Un exemple concret : Une entreprise de distribution a observé, par le biais d’un sondage, une hausse de la productivité et de la mobilisation après avoir inauguré un système de félicitations hebdomadaires – publiques ou privées – pour valoriser les contributions exceptionnelles. La clé, ici, est de rester sincère dans la démarche et ne pas tomber dans le piège du geste automatisé.

7 - Favoriser l’équilibre entre vie professionnelle et vie personnelle

L’épuisement professionnel tue l’énergie discrétionnaire. Les entreprises qui favorisent un équilibre sain entre travail et vie personnelle jouissent d’un engagement plus durable de la part de leurs employés.

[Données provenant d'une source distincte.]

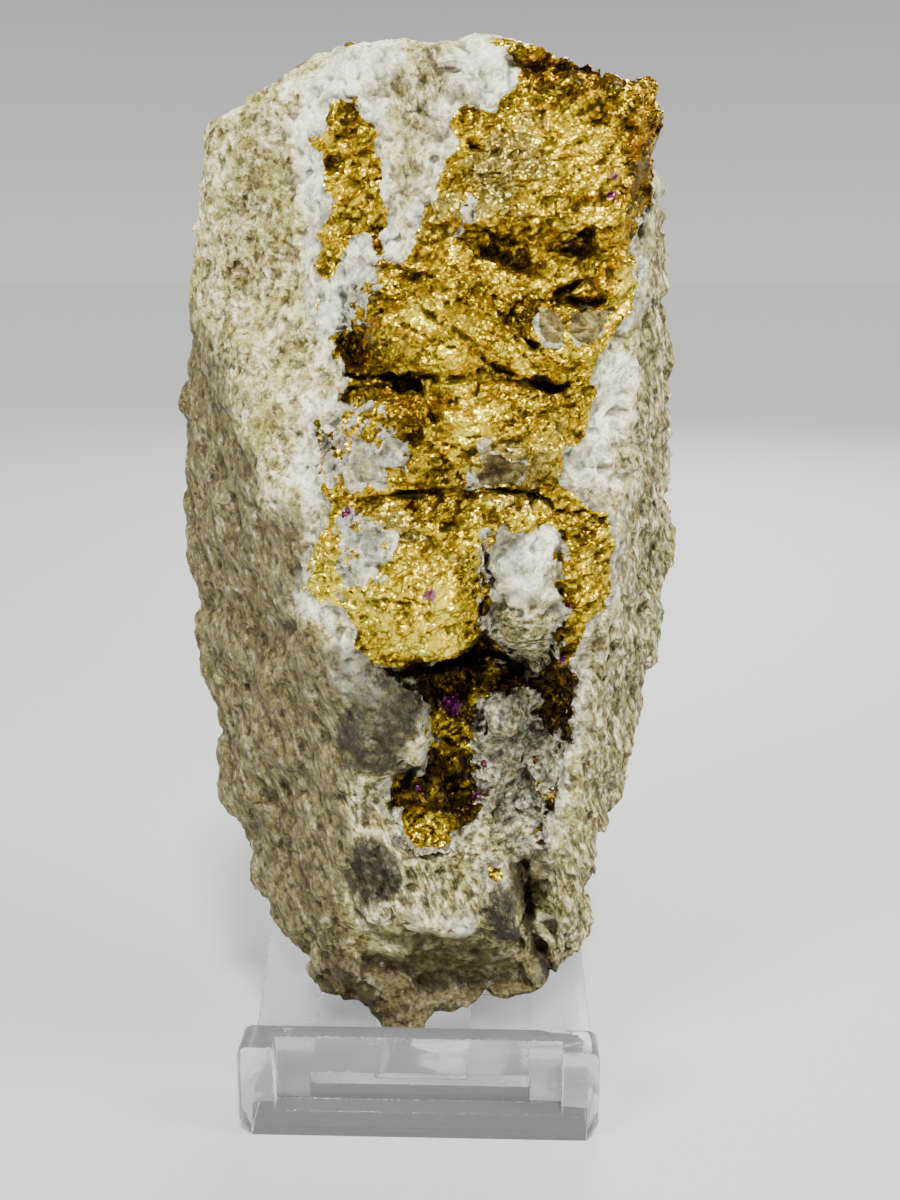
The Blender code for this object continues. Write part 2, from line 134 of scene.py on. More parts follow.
ZONE_OUTLINES: dict[Zone, list[Points]] = {
    Zone.TAN: [
        [
            (-21.7, 98.2), (-20.3, 94.6), (-17.3, 88.5), (-15.8, 82.4), (-13.5, 76.0), (-12.3, 74.7),
            (-13.0, 68.1), (-12.2, 65.5), (-8.0, 60.5), (-7.7, 49.0), (-7.3, 38.2), (-7.3, 28.2),
            (-3.7, 18.0), (-5.0, 0.0), (-50.0, 0.0), (-50.0, 104.0), (-26.0, 104.0),
        ],
    ],
    Zone.GREEN: [
        [
            (24.6, 113.0), (23.8, 108.7), (23.1, 102.1), (22.9, 94.7), (23.3, 83.8), (22.6, 80.0),
            (21.1, 76.7), (20.9, 67.4), (19.8, 61.9), (18.6, 55.4), (17.6, 48.4), (16.8, 41.6),
            (15.0, 37.2), (15.5, 22.3), (14.0, 0.0), (50.0, 0.0), (50.0, 118.0), (30.0, 118.0),
        ],
        [
            (-1.8, 118.5), (2.0, 121.5), (7.5, 120.5), (7.0, 117.6), (3.6, 116.0), (0.4, 112.0),
            (-0.8, 106.0),
        ],
        # Painted shade: the lower centre is given this zone's darker sage, standing in for shade.
        [
            (-7.6, 48.0), (-3.4, 46.2), (-3.6, 42.0), (-2.0, 38.2), (6.0, 36.6), (12.0, 37.0),
            (12.4, 26.6), (6.0, 28.6), (-2.0, 28.8), (-7.4, 29.6),
        ],
    ],
    Zone.MILKY: [
        [
            (-9.5, 118.5), (-4.8, 123.5), (-1.0, 123.0), (-1.4, 118.0), (-2.2, 112.0), (-1.4, 106.0),
            (-1.0, 102.4), (-5.0, 100.5), (-6.6, 96.0), (-9.4, 92.0), (-10.6, 86.0), (-12.6, 80.0),
            (-12.0, 75.0), (-11.6, 66.0), (-7.0, 61.0), (-8.5, 66.5), (-12.2, 70.0), (-9.5, 77.0),
            (-11.0, 86.0), (-9.0, 94.0), (-11.4, 97.0), (-10.4, 104.0), (-10.6, 110.0), (-11.2, 114.0),
        ],
        [
            (-1.8, 30.3), (2.2, 30.2), (6.1, 29.7), (5.9, 28.1), (-0.7, 28.5),
        ],
        [
            (2.6, 118.6), (6.0, 122.6), (10.6, 122.4), (10.8, 118.6), (8.6, 116.6), (4.0, 116.4),
            (2.0, 112.6), (1.0, 108.0),
        ],
        [
            (18.5, 92.6), (21.4, 95.0), (22.4, 90.0), (21.6, 83.8), (20.4, 79.1), (15.4, 79.9),
            (18.0, 85.7), (18.4, 89.0),
        ],
        [
            (8.6, 72.4), (11.3, 75.4), (13.2, 76.0), (15.4, 75.6), (16.2, 73.3), (15.2, 70.6),
            (15.6, 67.4), (10.5, 67.5),
        ],
    ],
    # Painted highlight: these parts of the ore are painted brighter, where their faces catch the light.
    Zone.PAINTED_HIGHLIGHT: [
        [
            (-1.6, 96.2), (-0.1, 99.2), (3.4, 98.3), (8.9, 94.3), (13.4, 92.2), (9.6, 90.3), (6.9, 83.2),
            (1.4, 83.2), (2.0, 88.3),
        ],
        [
            (18.6, 103.2), (21.9, 103.4), (22.4, 99.0), (19.6, 97.8), (18.0, 100.2),
        ],
        [
            (-11.4, 68.0), (-9.0, 76.0), (-2.0, 71.6), (3.6, 69.0), (7.0, 63.0), (2.0, 60.0),
            (-5.0, 61.0), (-9.0, 66.0),
        ],
    ],
    # Orange-brown tarnish, partly real and partly painted shade on faces turned from the light: left of
    # and under the nose, the top band and the right side.
    Zone.TARNISH_AND_SHADE: [
        [
            (20.6, 112.3), (21.6, 120.8), (25.8, 120.8), (25.2, 113.0), (23.4, 104.9), (21.6, 102.1),
            (18.7, 99.2), (14.9, 95.3), (15.7, 98.2), (19.0, 103.0),
        ],
        [
            (-4.8, 105.8), (-2.0, 106.4), (-2.4, 102.6), (-4.6, 102.8),
        ],
        [
            (-6.8, 99.4), (-3.9, 99.0), (-1.4, 97.4), (-2.0, 93.8), (-2.8, 91.1), (-6.6, 91.0),
            (-7.6, 94.0),
        ],
        [
            (-6.8, 90.6), (1.0, 90.6), (3.6, 86.8), (0.0, 84.6), (-4.8, 88.6),
        ],
        [
            (10.4, 121.0), (24.0, 120.0), (23.0, 116.4), (14.0, 117.4), (10.8, 118.0),
        ],
    ],
    # The cavity under the overhang: its ore breaks into flecks here, and its ore and quartz are painted
    # darker as painted shade.
    Zone.CAVITY: [
        [
            (-5.6, 59.3), (-1.5, 59.3), (1.5, 60.3), (6.6, 61.3), (7.5, 63.6), (9.2, 61.8), (12.4, 60.0),
            (18.2, 60.6), (18.4, 57.3), (18.2, 52.2), (16.3, 49.3), (15.8, 44.5), (14.6, 38.5),
            (11.7, 37.2), (9.5, 34.3), (7.5, 34.7), (6.1, 37.4), (2.7, 37.4), (-1.5, 38.0), (-3.0, 41.9),
            (-3.5, 45.5), (0.4, 47.9), (1.5, 51.2), (0.9, 55.5), (-2.5, 57.1),
        ],
        [
            (7.4, 66.6), (10.7, 66.2), (13.0, 64.6), (15.8, 66.4), (16.2, 62.9), (15.2, 59.4),
            (12.4, 59.2), (7.6, 61.2),
        ],
    ],
    Zone.MIXED: [
        [
            (-8.9, 60.9), (-5.8, 61.3), (-1.7, 59.8), (-0.7, 57.4), (-3.2, 55.6), (-7.5, 56.1),
            (-9.2, 58.2),
        ],
        [
            (-6.8, 84.0), (-3.0, 85.6), (-0.4, 84.6), (-0.8, 82.0), (-2.9, 79.9), (-6.5, 78.8),
            (-7.4, 81.0),
        ],
        [
            (-7.6, 75.8), (-6.3, 76.4), (-5.0, 75.8), (-2.2, 74.4), (-1.9, 71.6), (-4.6, 69.4),
            (-7.3, 68.4), (-7.9, 72.1),
        ],
        [
            (-9.9, 85.2), (-7.9, 87.9), (-5.3, 88.1), (-2.9, 87.3), (-2.9, 84.2), (-4.2, 82.6),
            (-6.5, 81.1), (-8.6, 80.0), (-9.8, 81.1),
        ],
        [
            (-8.3, 95.4), (-7.4, 101.2), (-4.0, 101.4), (-2.4, 99.6), (-4.2, 97.2), (-6.0, 94.6),
        ],
        [
            (6.8, 75.4), (10.0, 76.2), (10.6, 72.6), (8.4, 68.0), (7.0, 67.4),
        ],
        [
            (7.6, 44.4), (6.4, 50.6), (6.2, 56.6), (12.4, 57.4), (15.2, 52.0), (15.4, 46.0), (12.6, 39.6),
            (9.0, 40.4),
        ],
    ],
    # Grey quartz under the overhang and at the foot, painted nearly black: partly its own smoky grey,
    # partly painted shade.
    Zone.GREY_AND_SHADE: [
        [
            (-8.1, 60.0), (-5.8, 60.8), (-3.6, 59.2), (-1.0, 57.0), (0.8, 55.5), (1.3, 51.4), (0.6, 48.1),
            (-2.2, 46.8), (-6.0, 47.8), (-8.8, 51.3), (-8.0, 55.0),
        ],
        [
            (-8.1, 39.6), (-4.4, 39.4), (-0.3, 37.8), (-0.3, 33.2), (-4.3, 29.2), (-7.3, 30.1),
            (-8.0, 34.5),
        ],
        [
            (8.0, 34.0), (11.8, 34.0), (11.9, 27.3), (9.5, 28.2), (8.3, 30.4),
        ],
    ],
    Zone.DULL: [
        [
            (-7.0, 78.6), (3.4, 78.8), (12.0, 78.4), (8.0, 75.0), (7.0, 72.0), (-1.0, 73.0), (-6.0, 75.6),
        ],
        [
            (3.8, 113.0), (8.0, 115.6), (14.0, 111.0), (14.0, 106.4), (5.0, 105.0), (0.6, 104.6),
        ],
        [
            (7.2, 84.0), (13.0, 84.0), (15.4, 80.0), (10.4, 78.8), (6.0, 79.2),
        ],
    ],
    # Painted glints: small spots in the dark cavity are painted bright, where single faces catch the
    # light.
    Zone.GLINT: [
        [
            (-1.0, 53.6), (2.8, 55.0), (6.0, 53.6), (7.2, 52.1), (6.2, 50.3), (3.4, 49.9), (0.6, 51.3),
        ],
        [
            (-1.5, 42.1), (1.4, 42.9), (3.9, 41.7), (3.6, 38.9), (0.5, 38.3), (-1.2, 39.5),
        ],
        [
            (12.9, 50.1), (14.6, 50.6), (15.6, 48.1), (15.0, 45.0), (13.3, 44.7),
        ],
        [
            (6.0, 59.4), (8.6, 59.0), (8.2, 56.6), (6.4, 55.8),
        ],
        [
            (7.4, 37.2), (8.6, 37.0), (10.0, 35.4), (9.4, 34.4), (8.2, 35.0),
        ],
    ],
    # The underside and the groove at the foot: brown stain, and painted shade where they face down.
    Zone.STAINED_AND_SHADED: [
        [
            (-9.0, 27.0), (7.0, 27.6), (12.2, 24.6), (17.0, 24.0), (17.0, 12.0), (0.0, 4.0),
            (-12.0, 12.0),
        ],
        [
            (11.4, 38.0), (14.4, 38.0), (15.0, 28.0), (16.8, 24.0), (14.0, 20.0), (11.6, 24.0),
        ],
    ],
}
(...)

Un exemple concret : Une entreprise du secteur technologique a mis en place une politique de «droit à la déconnexion» interdisant les courriels et les réunions avant 9 h et après 17 h, ainsi que les lundis matin et vendredi après-midi. Le résultat? Une diminution du stress perçu par les employés et une amélioration notable de leur engagement à long terme.

Conclusion

Accéder à l'énergie discrétionnaire de ses employés s’avère un levier puissant pour améliorer la productivité et la performance des organisations. Cette forme d’énergie constitue une ressource précieuse qui, lorsqu'elle est bien cultivée, peut transformer profondément la culture organisationnelle, tout en conduisant à des résultats exceptionnels.


Notes 

*EBITDA pour earnings before interest, tax, depreciation and amortization, ou, en français, bénéfice avant intérêts, impôts, dépréciation et amortissement.

1 - Huang, J., Chowdhury, S., et Ho, J., Getting more mileage from your people: Improving discretionary energy boosts EBITDA and ROA, Korn Ferry Institute, 2017.

2 - Gallup, State of the Global Workplace Report, 2024. Récupéré de: https://www.gallup.com/workplace/349484/state-of-the-global-workplace-report.aspx

3 - Zivkovic, S., Empathy in Leadership: How it Enhances Effectiveness, 80th International Scientific Conference on Economic and Social Development, Université de Zagreb (Croatie), Faculté d’économie et du commerce, 2 avril 2022.